Opponent: Dr. Mark H. Carpenter, Sr. Research Scientist (NASA Langley Research Center)
Supervisor: Ken Mattsson
Waves manifest in many areas of physics, ranging from large-scale seismic waves in geophysics down to particle descriptions in quantum physics. Wave propagation may often be described mathematically by partial differential equations (PDE). Unfortunately, analytical solutions to PDEs are in many cases notoriously difficult to obtain. For this reason, one turns to approximate solutions obtained through numerical methods implemented as computer algorithms. In order for a numerical method to be useful in predictive simulations, it should be stable and accurate. Stability of the method ensures that small errors in the approximation do not grow exponentially. Accuracy together with stability ensures that increased resolution in the simulation results in decreased error in the approximation. The numerical methods considered in this thesis are finite difference methods satisfying a summation-by-parts (SBP) property. Finite difference methods are well suited for wave propagation problems in that they provide high accuracy at low computational cost. The SBP property additionally facilitates the construction of provably stable high-order accurate approximations.

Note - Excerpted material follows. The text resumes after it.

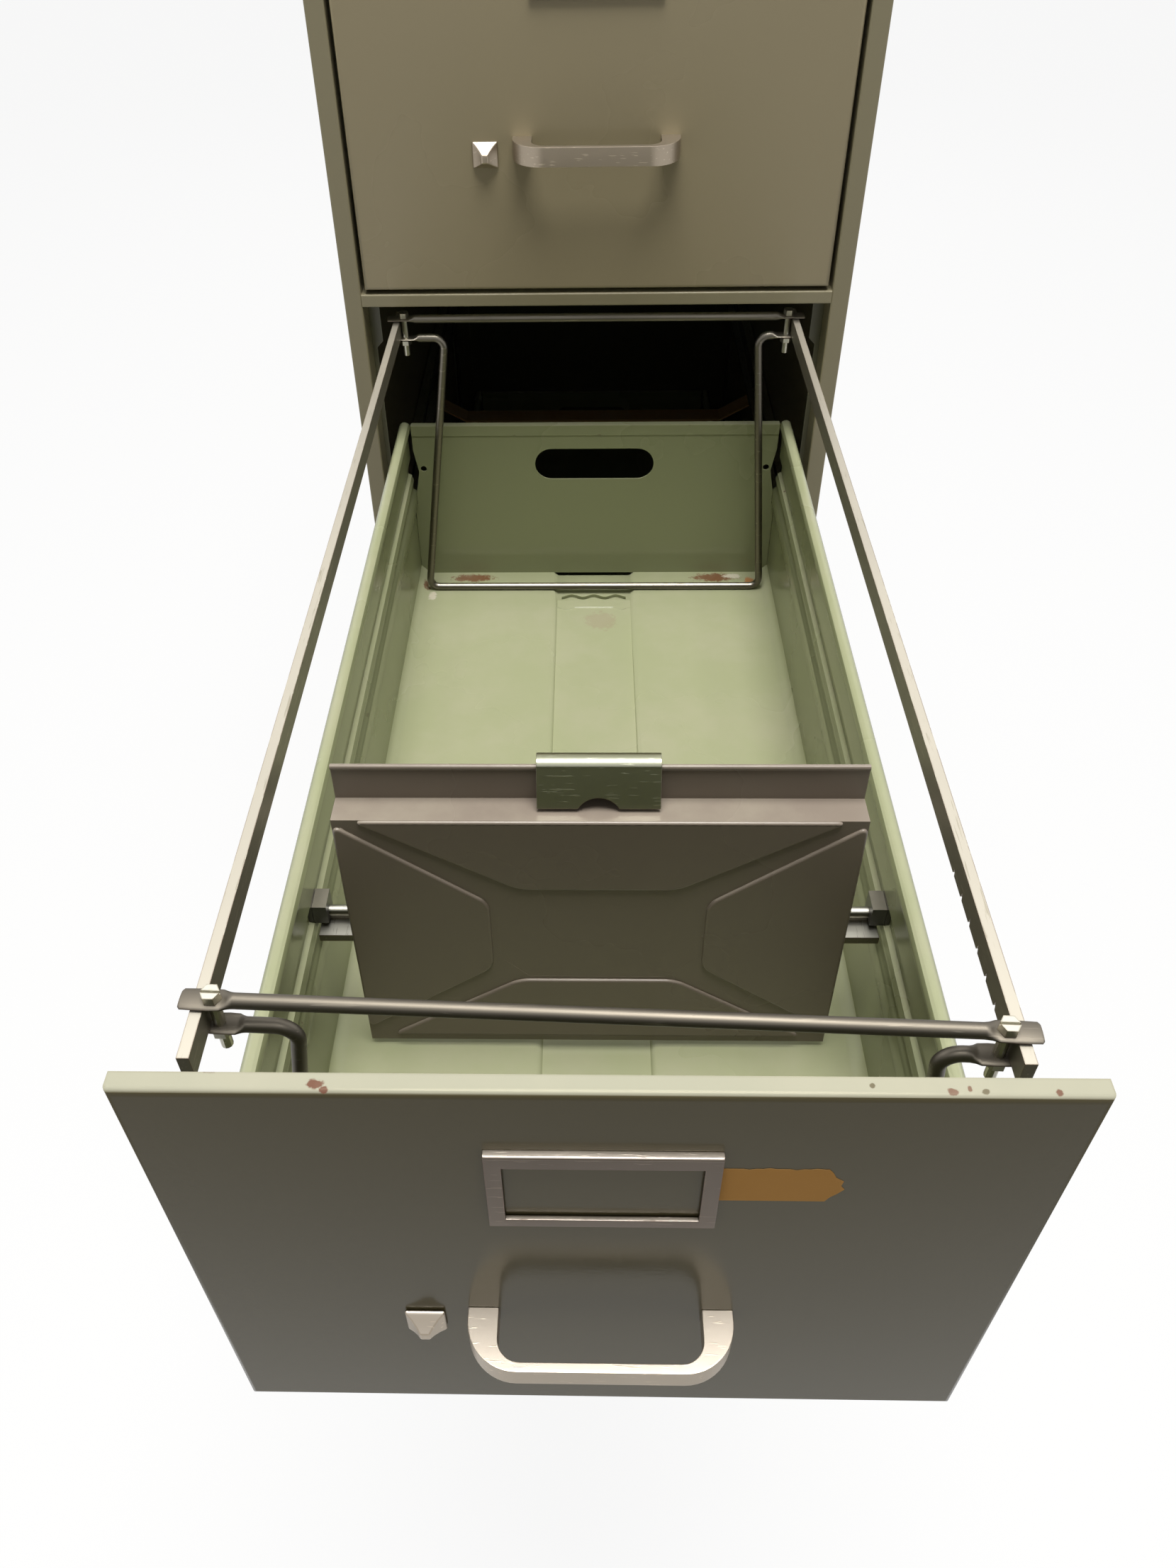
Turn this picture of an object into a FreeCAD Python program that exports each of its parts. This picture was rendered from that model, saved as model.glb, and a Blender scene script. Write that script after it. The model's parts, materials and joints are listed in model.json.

This thesis continues the development of SBP finite difference methods for wave propagation problems. Paper I presents a finite difference method for modeling induced seismicity, i.e., earthquakes caused by human activity. Paper II develops a high-order accurate finite difference method for shock waves modeled by scalar conservation laws. In Paper III, new SBP finite difference operators with increased accuracy and efficiency for surface and interface waves are derived. In Papers IV - V numerical methods for inverse problems governed by wave equations are considered, where unknown model parameters are reconstructed by fitting the numerical solution to known data. Specifically, Paper IV presents a method for acoustic shape optimization, while Paper V presents an inversion method for frictional parameters used in earthquake modeling.